Special Rules for using Flexible Cable or Flexible Cord:

Flexible cable or flexible cord may be used in too low voltage and high voltage circuits.

Flexible cable or cord can be used only with portable appliances, apparatus or lamp fittings, but these should be of circular type with three cores.

Only in cases of fixed lamp fittings or where flexible cord is not out of sight or where the cord is not rubbed against rough surfaces, twisted flexible cord or parallel-twin flexible cord can be used. But for pendant lamps, only twisted cord shall be used.

Where there is possibility for the cables of being rubbed against rough surfaces or having mechanical injury or coming into contact with water, tough rubber sheathed or P.V.C. sheathed flexible cord has to be used. These types of cable are commonly known as Workshop Flexible.

It may, however, be noted that the use of unlinkable flexible cord is acceptable in all cases where the cord is not exposed to too many twists or mechanical stress and strain e.g. electric iron, hair drier and similar other domestic appliances.

In workshops or factories where rubbing against rough surfaces and mechanical stress and strain are less severe and not too frequent, braided and compounded circular flexible cords may be used in place of T.R.S. or P.V.C. sheathed cords.

N.B. Where there is probability of oil or petrol coming into contact with a flexible cord or where ‘flame-proof’ is a necessary specification, flexible cords with a sheath of polychloroprene compound may be suitable for use.

Thinly insulated or thinly sheathed flexibles may be used only in cases of house wiring carrying low current or for such light work in office where the cord is not exposed to rubbing against rough surfaces or other forms of mechanical stress and strain.

Joints in Cables:

Where two or more cables are to be joined together, their joint should be a lasting one and should not have any fault from electrical point of view. Moreover, all joints must remain in view excepting those laid underground. The joint must either be soldered or so tied (crimped) by means of clamps etc. that all the conductors are tightly fixed together.

Care should be taken to see that the resistance of the jointed conductor does not exceed that of the unjointed conductor.

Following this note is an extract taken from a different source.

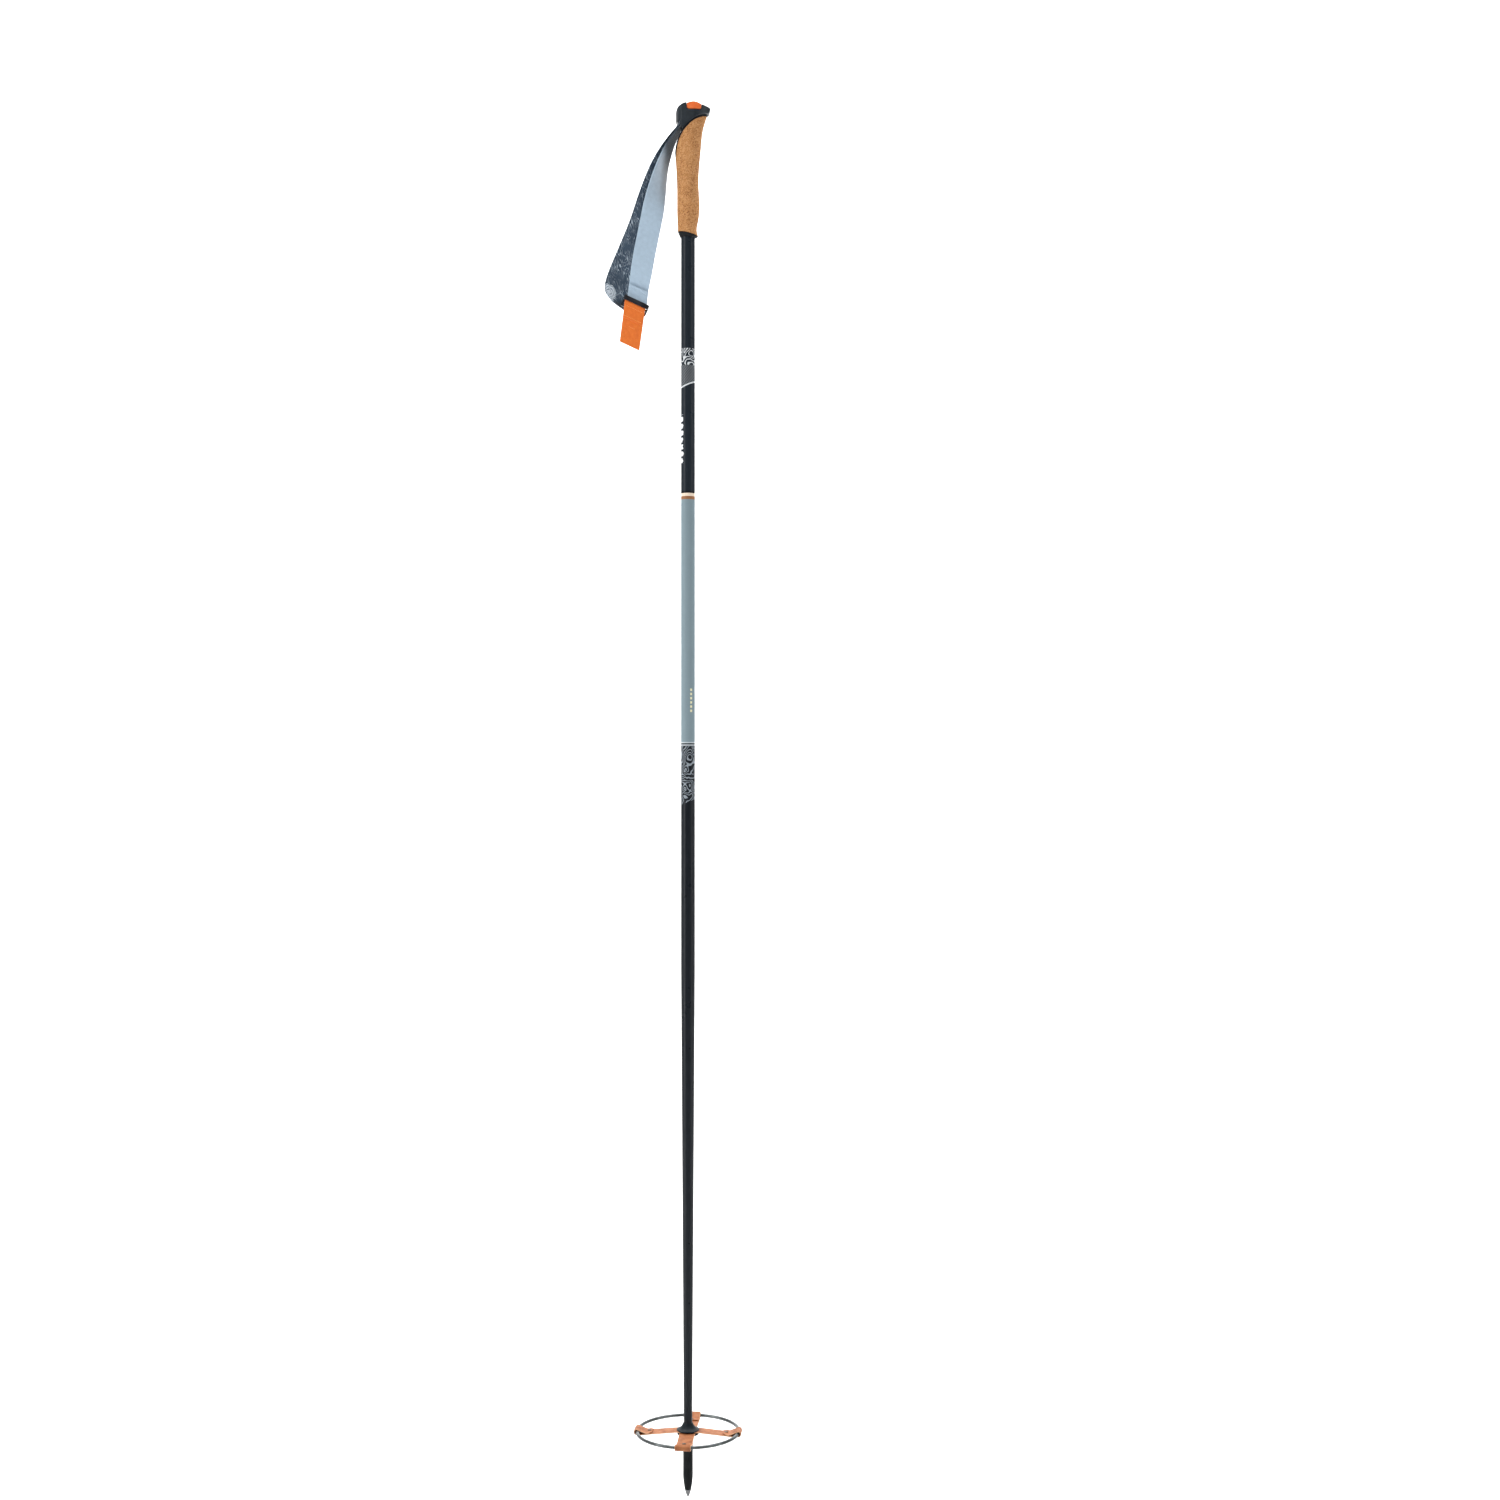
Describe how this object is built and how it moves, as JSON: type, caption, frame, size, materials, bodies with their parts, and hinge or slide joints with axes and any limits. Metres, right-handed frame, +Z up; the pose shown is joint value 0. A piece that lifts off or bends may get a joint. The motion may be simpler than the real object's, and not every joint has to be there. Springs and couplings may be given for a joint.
{
  "type": "ski pole",
  "caption": "Fixed-length touring ski pole with a cork grip, padded wrist strap, tapered tube, wire snow basket on leather straps and steel tip.",
  "frame": {"origin": "point of the steel tip, on the shaft's axis", "axes": "+Z up the shaft towards the grip, +X towards the front of the grip, -X towards the wrist strap"},
  "size_m": [0.1577, 0.1234, 1.5804],
  "materials": {
    "shaft": "satin dark blue paint with a pale grey-blue band and printed contour lines",
    "spike_steel": "worn dark steel",
    "ferrule": "matt black",
    "hub_plastic": "matt",
    "hub_rubber": "soft satin",
    "basket_leather": "waxed leather with pale cut edges",
    "rivet_steel": "dark",
    "ring_metal": "dark grey anodised",
    "cork": "sanded cork granules",
    "core_plastic": "matt black",
    "collar_rubber": "matt black",
    "head_plastic": "soft satin slate",
    "wedge_plastic": "satin orange",
    "webbing": "fine ribbed light blue webbing",
    "pad_fabric": "dark blue fabric with pale contour print",
    "lining_fabric": "brushed dark lining",
    "tail_webbing": "dark webbing",
    "buckle_plastic": "moulded black",
    "tab_fabric": "stitched orange webbing"
  },
  "bodies": {
    "pole": {"shaft_tube": "shaft", "tip_spike": "spike_steel", "tip_ferrule": "ferrule", "cork_grip": "cork", "grip_core": "core_plastic", "grip_collar": "collar_rubber", "grip_head": "head_plastic", "strap_anchor_pin": "rivet_steel", "strap_root": "webbing"},
    "lock_wedge": {"strap_lock_wedge": "wedge_plastic"},
    "wrist_strap": {"strap_webbing": "webbing", "hand_pad": "pad_fabric", "pad_lining": "lining_fabric", "pad_tail": "tail_webbing"},
    "buckle": {"buckle_frame": "buckle_plastic"},
    "tab": {"pull_tab": "tab_fabric"},
    "hub": {"basket_hub": "hub_plastic", "hub_cone": "hub_rubber"},
    "basket": {"basket_ring": "ring_metal", "cross_strap_upper": "basket_leather", "cross_strap_lower": "basket_leather", "strap_rivets": "rivet_steel"}
  },
  "joints": [
    {"name": "wedge_lift", "type": "slide", "parent": "pole", "child": "lock_wedge", "axis": [0, 0, 1], "range_m": [0, 0.008]},
    {"name": "strap_swing", "type": "hinge", "parent": "pole", "child": "wrist_strap", "pos_m": [-0.0101, 0, 1.554], "axis": [0, 1, 0], "range_deg": [0, 60]},
    {"name": "buckle_tilt", "type": "hinge", "parent": "wrist_strap", "child": "buckle", "pos_m": [-0.0575, -0.004, 1.356], "axis": [-0.9063, 0, 0.4226], "range_deg": [0, 20]},
    {"name": "tab_flap", "type": "hinge", "parent": "buckle", "child": "tab", "pos_m": [-0.05995, -0.0068, 1.35074], "axis": [-0.9063, 0, 0.4226], "range_deg": [0, 90]},
    {"name": "basket_spin", "type": "hinge", "parent": "pole", "child": "hub", "pos_m": [0, 0, 0.075], "axis": [0, 0, 1], "continuous": true},
    {"name": "basket_tilt", "type": "hinge", "parent": "hub", "child": "basket", "pos_m": [0, 0, 0.075], "axis": [0, 1, 0], "range_deg": [-15, 15], "stiffness_Nm_per_rad": 0.4, "deforming": ["cross_strap_upper", "cross_strap_lower"]}
  ]
}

Every joint of cables with soldered joint should be so insulated that it is no less efficient than the Insulation of the core at other parts of the cable. Moreover, the joint should be protected from moisture and mechanical injury. No acid or other corrosive material should be used in the process of soldering a joint.

While using metal-sheathed paper insulated cables or metal-sheathed varnished cambric cables, joint box filled with some type of compound or similar other metal sleeve may be necessary.